* Start Records for the task *

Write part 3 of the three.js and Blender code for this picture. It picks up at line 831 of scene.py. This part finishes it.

* End Records for the task *
* Start Records for the task *

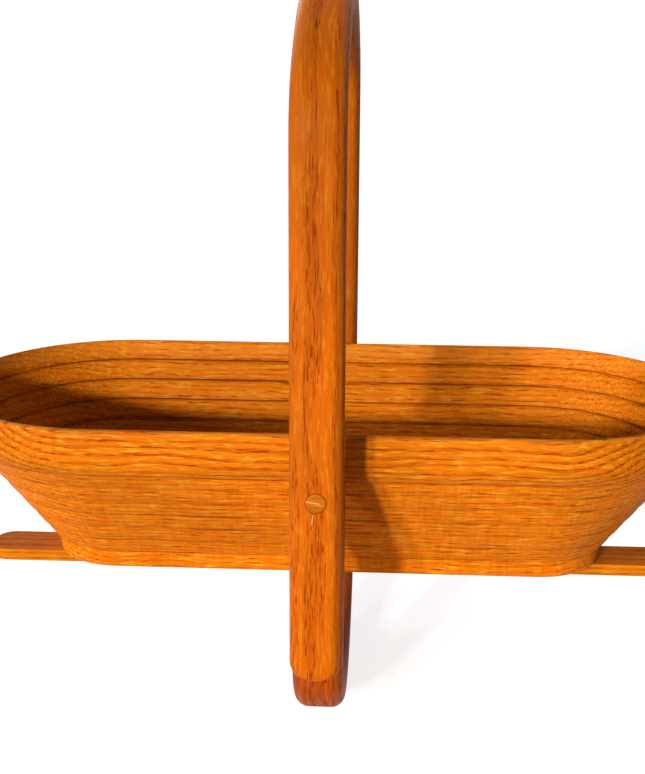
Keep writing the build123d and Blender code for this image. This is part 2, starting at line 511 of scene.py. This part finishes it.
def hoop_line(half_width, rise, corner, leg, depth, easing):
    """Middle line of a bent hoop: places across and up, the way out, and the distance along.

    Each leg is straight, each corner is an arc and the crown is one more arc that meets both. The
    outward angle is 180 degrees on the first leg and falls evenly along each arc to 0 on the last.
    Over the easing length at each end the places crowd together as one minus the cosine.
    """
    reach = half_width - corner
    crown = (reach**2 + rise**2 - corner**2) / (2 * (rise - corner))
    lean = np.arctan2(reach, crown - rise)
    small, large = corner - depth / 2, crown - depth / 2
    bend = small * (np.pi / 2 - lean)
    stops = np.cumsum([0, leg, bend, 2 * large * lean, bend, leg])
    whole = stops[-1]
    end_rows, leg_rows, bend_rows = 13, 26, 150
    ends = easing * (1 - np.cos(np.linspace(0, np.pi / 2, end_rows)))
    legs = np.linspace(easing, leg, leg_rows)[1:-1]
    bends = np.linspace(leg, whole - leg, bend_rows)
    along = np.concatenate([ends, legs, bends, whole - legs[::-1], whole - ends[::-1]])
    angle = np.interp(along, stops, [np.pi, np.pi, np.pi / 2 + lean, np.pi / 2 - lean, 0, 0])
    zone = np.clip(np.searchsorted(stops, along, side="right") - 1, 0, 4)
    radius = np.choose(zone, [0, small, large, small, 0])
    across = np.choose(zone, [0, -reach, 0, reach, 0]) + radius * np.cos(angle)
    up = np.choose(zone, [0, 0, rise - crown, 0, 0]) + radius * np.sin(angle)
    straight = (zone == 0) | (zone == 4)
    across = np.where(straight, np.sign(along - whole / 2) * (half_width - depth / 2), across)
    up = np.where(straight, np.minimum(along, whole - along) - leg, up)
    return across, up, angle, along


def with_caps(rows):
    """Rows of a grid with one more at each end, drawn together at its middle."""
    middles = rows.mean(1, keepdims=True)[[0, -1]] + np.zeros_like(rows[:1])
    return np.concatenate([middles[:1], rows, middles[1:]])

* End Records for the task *

Exactly and only the lines from the line that contains "Keep writing the" through the line that contains "the distance along." are to be repeated as they stand.

Keep writing the build123d and Blender code for this image. This is part 2, starting at line 511 of scene.py. This part finishes it.
def hoop_line(half_width, rise, corner, leg, depth, easing):
    """Middle line of a bent hoop: places across and up, the way out, and the distance along.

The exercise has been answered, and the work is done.